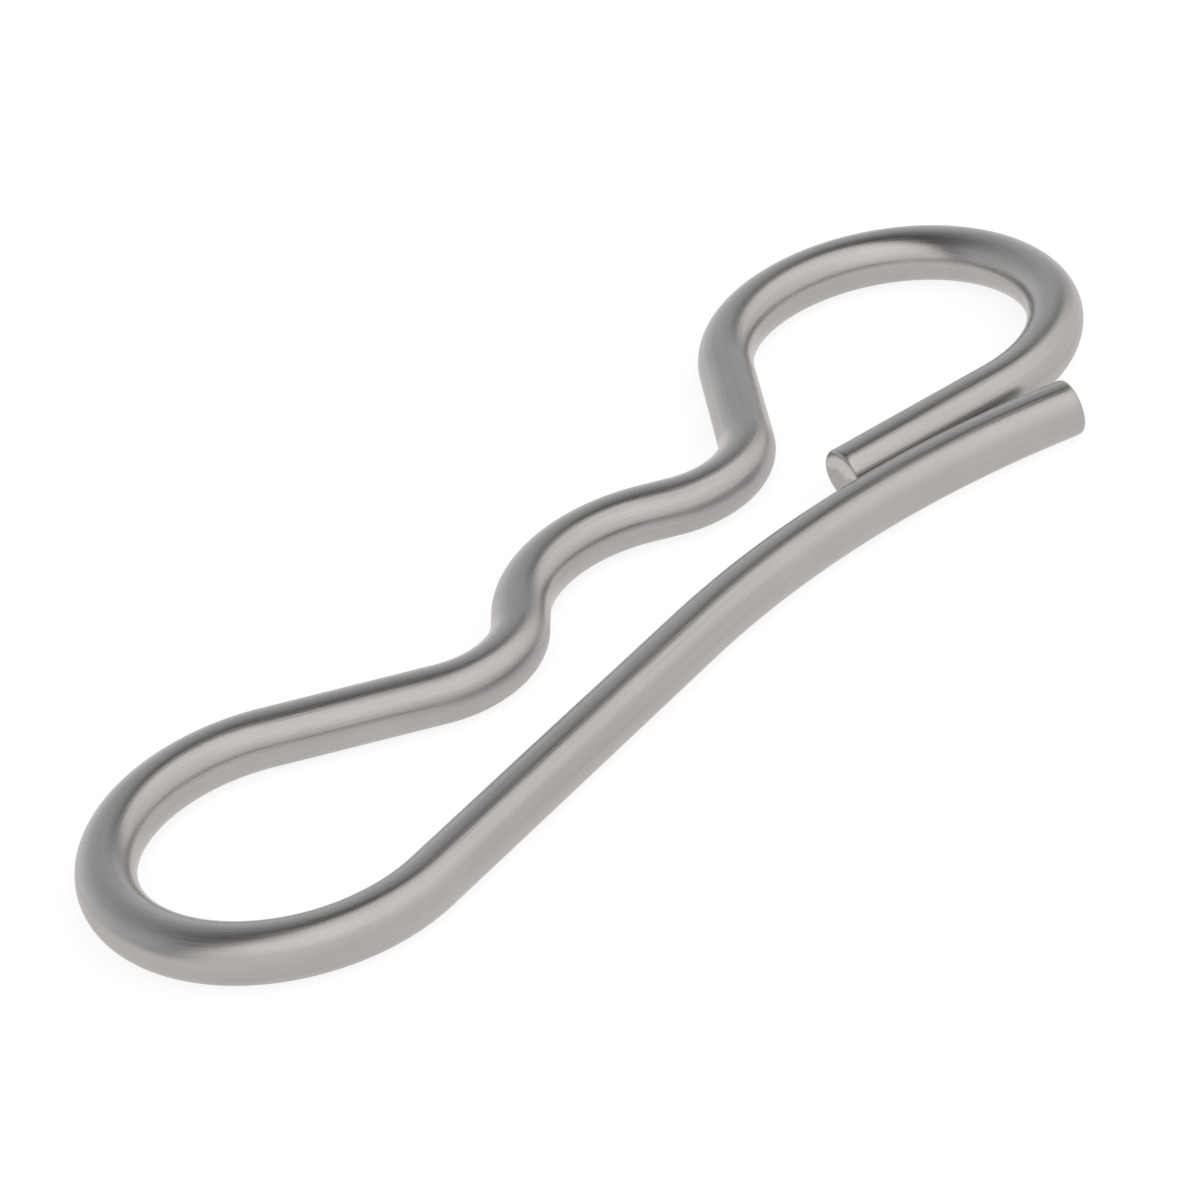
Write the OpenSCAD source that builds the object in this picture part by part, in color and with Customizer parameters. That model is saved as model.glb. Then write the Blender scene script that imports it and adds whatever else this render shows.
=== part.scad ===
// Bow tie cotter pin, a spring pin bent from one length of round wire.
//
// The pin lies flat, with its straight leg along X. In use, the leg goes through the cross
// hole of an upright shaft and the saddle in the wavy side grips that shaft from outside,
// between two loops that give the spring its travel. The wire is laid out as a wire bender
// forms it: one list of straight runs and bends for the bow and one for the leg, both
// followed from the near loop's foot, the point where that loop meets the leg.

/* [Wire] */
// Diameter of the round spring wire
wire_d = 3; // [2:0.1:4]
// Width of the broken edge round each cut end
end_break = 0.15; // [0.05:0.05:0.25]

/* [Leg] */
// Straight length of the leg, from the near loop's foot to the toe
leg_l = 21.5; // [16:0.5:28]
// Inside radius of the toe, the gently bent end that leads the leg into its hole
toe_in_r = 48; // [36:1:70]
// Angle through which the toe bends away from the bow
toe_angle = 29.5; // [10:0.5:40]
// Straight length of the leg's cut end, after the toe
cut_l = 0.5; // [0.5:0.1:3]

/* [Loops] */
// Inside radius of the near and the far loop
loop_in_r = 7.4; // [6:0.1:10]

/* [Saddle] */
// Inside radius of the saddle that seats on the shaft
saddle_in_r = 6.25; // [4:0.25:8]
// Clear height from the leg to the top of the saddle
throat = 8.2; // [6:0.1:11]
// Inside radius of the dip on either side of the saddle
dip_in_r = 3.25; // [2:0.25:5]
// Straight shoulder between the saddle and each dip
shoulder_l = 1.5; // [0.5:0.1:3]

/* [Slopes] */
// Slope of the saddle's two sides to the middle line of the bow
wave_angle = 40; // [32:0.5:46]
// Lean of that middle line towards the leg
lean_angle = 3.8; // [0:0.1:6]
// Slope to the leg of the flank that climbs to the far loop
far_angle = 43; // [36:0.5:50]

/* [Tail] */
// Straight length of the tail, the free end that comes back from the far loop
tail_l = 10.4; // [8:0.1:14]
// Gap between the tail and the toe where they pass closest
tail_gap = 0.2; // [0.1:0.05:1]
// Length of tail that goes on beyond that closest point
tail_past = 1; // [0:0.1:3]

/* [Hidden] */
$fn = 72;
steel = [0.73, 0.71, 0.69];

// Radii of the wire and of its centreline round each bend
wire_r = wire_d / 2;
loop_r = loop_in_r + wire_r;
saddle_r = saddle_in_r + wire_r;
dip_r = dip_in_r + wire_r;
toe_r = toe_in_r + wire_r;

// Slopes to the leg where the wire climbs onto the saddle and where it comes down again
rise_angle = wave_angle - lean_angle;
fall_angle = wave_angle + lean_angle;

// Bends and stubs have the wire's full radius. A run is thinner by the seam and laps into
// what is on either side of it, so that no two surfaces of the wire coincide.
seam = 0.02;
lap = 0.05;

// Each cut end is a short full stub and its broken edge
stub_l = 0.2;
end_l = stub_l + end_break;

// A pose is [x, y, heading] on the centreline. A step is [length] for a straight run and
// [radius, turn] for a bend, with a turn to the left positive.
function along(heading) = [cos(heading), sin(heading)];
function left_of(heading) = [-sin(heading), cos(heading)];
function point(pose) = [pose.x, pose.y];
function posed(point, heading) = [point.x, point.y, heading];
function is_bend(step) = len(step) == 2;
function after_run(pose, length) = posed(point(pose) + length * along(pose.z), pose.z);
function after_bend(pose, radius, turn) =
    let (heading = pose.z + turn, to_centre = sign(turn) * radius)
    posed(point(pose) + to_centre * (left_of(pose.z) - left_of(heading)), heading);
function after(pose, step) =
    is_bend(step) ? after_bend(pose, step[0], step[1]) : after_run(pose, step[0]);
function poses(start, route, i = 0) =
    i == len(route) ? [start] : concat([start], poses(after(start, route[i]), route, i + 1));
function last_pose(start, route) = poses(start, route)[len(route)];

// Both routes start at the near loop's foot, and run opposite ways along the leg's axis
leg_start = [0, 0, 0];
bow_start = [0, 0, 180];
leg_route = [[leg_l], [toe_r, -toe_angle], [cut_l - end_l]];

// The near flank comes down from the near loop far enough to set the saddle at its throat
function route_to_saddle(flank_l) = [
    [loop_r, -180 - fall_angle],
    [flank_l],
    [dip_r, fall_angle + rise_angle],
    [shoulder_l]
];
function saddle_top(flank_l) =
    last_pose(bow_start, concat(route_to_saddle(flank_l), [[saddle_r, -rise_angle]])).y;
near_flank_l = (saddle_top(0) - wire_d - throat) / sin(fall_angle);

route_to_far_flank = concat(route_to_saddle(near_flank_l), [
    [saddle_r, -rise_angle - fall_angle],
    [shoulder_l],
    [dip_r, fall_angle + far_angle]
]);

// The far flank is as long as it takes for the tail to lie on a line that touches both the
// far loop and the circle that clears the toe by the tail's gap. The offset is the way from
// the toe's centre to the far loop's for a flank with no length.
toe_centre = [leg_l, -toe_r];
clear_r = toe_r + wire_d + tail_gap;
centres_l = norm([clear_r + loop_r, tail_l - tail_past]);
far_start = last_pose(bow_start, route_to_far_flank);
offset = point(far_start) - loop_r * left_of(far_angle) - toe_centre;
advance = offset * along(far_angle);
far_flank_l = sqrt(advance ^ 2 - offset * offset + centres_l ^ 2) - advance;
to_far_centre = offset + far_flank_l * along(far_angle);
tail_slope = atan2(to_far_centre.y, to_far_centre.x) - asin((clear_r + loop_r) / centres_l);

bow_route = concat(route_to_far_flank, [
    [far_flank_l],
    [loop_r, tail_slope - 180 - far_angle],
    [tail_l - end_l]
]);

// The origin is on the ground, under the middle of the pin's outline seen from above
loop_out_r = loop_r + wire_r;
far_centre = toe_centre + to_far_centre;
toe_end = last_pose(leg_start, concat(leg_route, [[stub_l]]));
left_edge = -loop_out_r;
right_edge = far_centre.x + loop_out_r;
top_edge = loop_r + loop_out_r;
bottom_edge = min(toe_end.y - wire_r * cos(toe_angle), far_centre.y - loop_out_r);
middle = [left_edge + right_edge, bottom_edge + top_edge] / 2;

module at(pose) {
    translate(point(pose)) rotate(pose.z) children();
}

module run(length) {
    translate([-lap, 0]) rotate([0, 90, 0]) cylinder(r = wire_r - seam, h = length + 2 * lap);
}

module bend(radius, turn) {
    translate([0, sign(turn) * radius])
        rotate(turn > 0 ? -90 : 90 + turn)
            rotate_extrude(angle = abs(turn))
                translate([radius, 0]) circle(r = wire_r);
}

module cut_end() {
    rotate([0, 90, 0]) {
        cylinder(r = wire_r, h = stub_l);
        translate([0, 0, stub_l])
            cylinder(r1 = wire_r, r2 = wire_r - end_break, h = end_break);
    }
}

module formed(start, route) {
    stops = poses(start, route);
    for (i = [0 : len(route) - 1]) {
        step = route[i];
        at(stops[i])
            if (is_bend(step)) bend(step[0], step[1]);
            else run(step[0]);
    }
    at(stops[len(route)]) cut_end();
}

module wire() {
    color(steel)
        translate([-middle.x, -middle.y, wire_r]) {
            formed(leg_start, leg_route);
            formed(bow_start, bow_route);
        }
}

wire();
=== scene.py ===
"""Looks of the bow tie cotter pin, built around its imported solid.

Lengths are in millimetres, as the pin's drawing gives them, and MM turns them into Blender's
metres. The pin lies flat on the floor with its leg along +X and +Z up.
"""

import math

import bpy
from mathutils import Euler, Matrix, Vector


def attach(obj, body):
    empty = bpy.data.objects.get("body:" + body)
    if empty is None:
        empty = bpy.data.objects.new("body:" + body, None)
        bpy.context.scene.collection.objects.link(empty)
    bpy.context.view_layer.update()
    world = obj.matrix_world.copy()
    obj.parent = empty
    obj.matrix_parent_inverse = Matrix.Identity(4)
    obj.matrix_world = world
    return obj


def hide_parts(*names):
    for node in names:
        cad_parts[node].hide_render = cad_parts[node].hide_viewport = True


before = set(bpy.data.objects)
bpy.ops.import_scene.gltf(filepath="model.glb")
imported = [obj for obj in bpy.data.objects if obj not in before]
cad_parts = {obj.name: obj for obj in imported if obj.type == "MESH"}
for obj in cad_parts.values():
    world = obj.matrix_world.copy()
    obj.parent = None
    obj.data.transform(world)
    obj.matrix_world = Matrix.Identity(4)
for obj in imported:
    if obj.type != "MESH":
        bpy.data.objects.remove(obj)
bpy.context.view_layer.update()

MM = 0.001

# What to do
Please print exactly what appears from the first line of the data through the line with "loop_in_r = 7.4; // [6:0.1:10]", including both of those lines and nothing past them.

# Output of the task
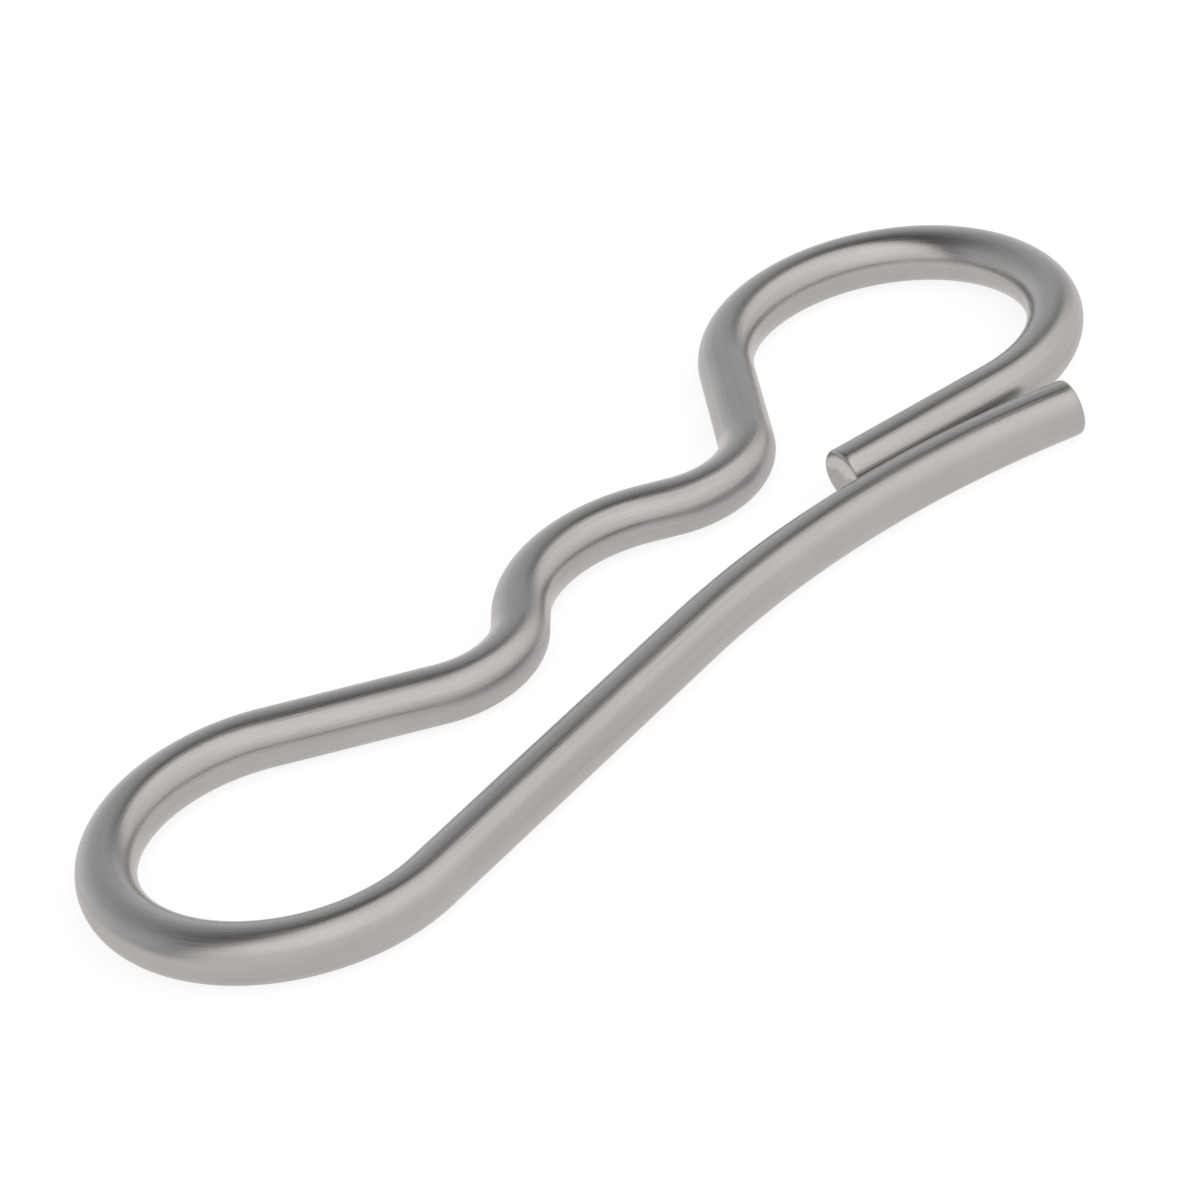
Write the OpenSCAD source that builds the object in this picture part by part, in color and with Customizer parameters. That model is saved as model.glb. Then write the Blender scene script that imports it and adds whatever else this render shows.
=== part.scad ===
// Bow tie cotter pin, a spring pin bent from one length of round wire.
//
// The pin lies flat, with its straight leg along X. In use, the leg goes through the cross
// hole of an upright shaft and the saddle in the wavy side grips that shaft from outside,
// between two loops that give the spring its travel. The wire is laid out as a wire bender
// forms it: one list of straight runs and bends for the bow and one for the leg, both
// followed from the near loop's foot, the point where that loop meets the leg.

/* [Wire] */
// Diameter of the round spring wire
wire_d = 3; // [2:0.1:4]
// Width of the broken edge round each cut end
end_break = 0.15; // [0.05:0.05:0.25]

/* [Leg] */
// Straight length of the leg, from the near loop's foot to the toe
leg_l = 21.5; // [16:0.5:28]
// Inside radius of the toe, the gently bent end that leads the leg into its hole
toe_in_r = 48; // [36:1:70]
// Angle through which the toe bends away from the bow
toe_angle = 29.5; // [10:0.5:40]
// Straight length of the leg's cut end, after the toe
cut_l = 0.5; // [0.5:0.1:3]

/* [Loops] */
// Inside radius of the near and the far loop
loop_in_r = 7.4; // [6:0.1:10]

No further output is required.